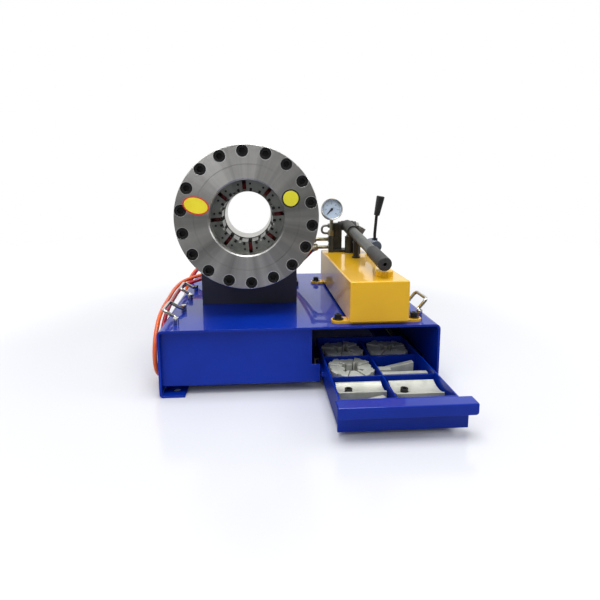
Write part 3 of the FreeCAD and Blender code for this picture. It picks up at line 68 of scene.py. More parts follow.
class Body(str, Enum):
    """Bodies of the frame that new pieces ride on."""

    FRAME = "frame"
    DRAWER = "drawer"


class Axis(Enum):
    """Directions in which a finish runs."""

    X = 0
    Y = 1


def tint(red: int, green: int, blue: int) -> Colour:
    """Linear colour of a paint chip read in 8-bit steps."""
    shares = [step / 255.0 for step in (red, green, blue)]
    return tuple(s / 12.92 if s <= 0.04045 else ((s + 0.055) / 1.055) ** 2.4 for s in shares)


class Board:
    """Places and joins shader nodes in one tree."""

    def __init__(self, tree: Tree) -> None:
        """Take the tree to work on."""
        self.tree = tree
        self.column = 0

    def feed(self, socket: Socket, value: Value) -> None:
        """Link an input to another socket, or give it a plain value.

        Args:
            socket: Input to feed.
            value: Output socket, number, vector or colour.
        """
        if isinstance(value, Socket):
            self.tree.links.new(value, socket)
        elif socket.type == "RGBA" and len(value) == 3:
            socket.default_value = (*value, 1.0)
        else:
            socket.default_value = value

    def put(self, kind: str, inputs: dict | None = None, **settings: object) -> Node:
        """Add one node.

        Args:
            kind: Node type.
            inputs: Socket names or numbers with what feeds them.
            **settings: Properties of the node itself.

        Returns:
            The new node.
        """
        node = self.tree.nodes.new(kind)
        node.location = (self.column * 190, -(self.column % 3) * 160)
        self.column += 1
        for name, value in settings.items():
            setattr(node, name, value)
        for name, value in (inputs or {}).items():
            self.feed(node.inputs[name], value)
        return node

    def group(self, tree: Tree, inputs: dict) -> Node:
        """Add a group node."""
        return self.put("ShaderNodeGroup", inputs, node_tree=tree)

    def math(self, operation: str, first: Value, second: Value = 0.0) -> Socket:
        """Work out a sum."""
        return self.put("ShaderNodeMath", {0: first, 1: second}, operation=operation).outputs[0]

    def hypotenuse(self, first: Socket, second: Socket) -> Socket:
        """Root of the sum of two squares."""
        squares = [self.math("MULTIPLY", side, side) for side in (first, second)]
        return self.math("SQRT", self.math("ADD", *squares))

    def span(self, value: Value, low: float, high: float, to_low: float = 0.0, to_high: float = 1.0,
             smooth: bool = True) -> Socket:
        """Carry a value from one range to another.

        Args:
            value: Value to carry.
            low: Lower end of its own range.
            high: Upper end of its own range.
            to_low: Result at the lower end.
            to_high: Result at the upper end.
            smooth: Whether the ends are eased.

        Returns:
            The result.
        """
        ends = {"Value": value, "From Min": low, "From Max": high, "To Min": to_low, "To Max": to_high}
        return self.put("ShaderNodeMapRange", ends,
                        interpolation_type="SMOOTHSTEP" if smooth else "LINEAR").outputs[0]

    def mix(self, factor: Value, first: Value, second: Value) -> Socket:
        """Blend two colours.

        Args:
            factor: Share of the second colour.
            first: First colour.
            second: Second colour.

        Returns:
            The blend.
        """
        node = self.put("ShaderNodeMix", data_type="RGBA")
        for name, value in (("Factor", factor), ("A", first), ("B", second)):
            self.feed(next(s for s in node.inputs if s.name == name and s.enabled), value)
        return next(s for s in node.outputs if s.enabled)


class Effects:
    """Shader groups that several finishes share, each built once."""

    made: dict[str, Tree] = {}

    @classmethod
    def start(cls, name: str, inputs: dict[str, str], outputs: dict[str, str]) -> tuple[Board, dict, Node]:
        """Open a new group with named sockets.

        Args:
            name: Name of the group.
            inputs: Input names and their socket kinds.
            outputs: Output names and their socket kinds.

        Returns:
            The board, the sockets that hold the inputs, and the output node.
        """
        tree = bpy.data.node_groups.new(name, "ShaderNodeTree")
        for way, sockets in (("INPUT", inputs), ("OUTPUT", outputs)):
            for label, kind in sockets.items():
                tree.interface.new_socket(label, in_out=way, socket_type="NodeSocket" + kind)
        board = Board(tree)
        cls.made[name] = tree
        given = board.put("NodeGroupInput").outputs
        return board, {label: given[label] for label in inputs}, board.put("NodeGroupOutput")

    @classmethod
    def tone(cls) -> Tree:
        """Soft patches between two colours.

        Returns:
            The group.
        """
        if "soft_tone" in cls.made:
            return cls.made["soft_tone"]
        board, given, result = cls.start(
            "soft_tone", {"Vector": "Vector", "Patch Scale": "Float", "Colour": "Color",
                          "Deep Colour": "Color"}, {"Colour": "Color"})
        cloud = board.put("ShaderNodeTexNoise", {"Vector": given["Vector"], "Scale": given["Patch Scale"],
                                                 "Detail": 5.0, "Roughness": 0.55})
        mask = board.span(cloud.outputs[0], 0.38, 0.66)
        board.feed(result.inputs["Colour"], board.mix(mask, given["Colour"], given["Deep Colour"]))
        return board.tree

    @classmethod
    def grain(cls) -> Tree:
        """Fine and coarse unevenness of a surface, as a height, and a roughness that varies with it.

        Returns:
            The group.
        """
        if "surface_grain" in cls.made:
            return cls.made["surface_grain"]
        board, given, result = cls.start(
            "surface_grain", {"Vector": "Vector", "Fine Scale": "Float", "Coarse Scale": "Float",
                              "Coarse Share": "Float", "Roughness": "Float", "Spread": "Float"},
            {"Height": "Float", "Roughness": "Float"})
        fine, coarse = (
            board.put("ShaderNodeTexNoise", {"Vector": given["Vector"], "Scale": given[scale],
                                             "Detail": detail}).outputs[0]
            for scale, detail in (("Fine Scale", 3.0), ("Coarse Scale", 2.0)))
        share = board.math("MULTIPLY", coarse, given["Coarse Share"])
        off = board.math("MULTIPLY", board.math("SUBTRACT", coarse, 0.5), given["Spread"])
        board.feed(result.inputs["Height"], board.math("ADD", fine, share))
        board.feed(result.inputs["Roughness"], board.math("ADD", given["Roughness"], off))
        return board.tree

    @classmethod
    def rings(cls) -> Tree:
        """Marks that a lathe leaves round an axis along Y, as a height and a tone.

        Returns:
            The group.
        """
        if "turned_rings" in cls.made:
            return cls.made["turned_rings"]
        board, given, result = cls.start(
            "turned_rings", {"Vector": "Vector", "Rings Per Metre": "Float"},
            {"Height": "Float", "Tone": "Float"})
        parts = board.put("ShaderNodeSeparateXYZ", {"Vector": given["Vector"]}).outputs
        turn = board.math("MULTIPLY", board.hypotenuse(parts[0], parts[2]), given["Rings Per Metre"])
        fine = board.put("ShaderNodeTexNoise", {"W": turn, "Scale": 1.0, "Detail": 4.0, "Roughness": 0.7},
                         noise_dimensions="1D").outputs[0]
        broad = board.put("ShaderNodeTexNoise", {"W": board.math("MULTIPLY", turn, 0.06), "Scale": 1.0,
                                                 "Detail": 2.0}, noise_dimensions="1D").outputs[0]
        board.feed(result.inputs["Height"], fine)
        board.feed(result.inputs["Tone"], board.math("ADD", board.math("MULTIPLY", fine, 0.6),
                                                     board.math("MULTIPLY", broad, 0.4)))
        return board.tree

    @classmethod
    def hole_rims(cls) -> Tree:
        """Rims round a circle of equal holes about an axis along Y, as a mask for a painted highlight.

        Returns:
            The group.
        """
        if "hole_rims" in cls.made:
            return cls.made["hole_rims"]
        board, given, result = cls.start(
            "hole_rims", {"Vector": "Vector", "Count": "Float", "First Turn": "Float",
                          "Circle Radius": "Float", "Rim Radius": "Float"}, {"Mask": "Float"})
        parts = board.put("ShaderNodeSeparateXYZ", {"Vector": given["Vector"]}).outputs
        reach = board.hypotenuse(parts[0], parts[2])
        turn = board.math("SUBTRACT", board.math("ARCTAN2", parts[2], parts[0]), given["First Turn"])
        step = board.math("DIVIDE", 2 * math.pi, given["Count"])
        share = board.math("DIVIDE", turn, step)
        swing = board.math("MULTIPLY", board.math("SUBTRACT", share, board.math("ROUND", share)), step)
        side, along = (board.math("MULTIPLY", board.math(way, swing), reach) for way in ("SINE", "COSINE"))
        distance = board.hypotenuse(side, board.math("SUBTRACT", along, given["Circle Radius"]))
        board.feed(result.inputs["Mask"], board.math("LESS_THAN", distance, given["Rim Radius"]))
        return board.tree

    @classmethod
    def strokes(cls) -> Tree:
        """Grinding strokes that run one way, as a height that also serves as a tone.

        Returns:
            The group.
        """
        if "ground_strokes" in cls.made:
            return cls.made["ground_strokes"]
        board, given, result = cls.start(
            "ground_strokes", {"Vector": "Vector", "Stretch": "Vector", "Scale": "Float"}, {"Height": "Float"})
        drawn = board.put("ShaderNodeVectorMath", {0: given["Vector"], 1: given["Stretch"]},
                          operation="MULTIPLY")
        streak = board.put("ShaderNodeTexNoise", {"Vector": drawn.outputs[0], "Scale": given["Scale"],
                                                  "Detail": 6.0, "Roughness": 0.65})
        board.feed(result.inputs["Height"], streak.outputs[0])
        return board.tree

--

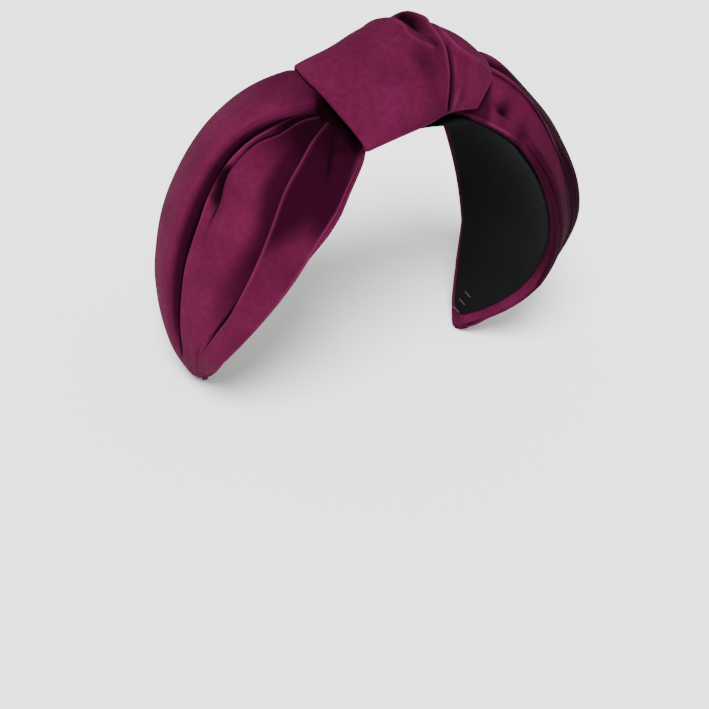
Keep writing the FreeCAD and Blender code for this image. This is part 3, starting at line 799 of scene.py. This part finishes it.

◆ **EXERCISE AIM**: Provide an exact reproduction of only those lines that start at the line containing "Write part 3" and end at the line containing "self.column = 0", inclusive.

◆ **RESULT**:
Write part 3 of the FreeCAD and Blender code for this picture. It picks up at line 68 of scene.py. More parts follow.
class Body(str, Enum):
    """Bodies of the frame that new pieces ride on."""

    FRAME = "frame"
    DRAWER = "drawer"


class Axis(Enum):
    """Directions in which a finish runs."""

    X = 0
    Y = 1


def tint(red: int, green: int, blue: int) -> Colour:
    """Linear colour of a paint chip read in 8-bit steps."""
    shares = [step / 255.0 for step in (red, green, blue)]
    return tuple(s / 12.92 if s <= 0.04045 else ((s + 0.055) / 1.055) ** 2.4 for s in shares)


class Board:
    """Places and joins shader nodes in one tree."""

    def __init__(self, tree: Tree) -> None:
        """Take the tree to work on."""
        self.tree = tree
        self.column = 0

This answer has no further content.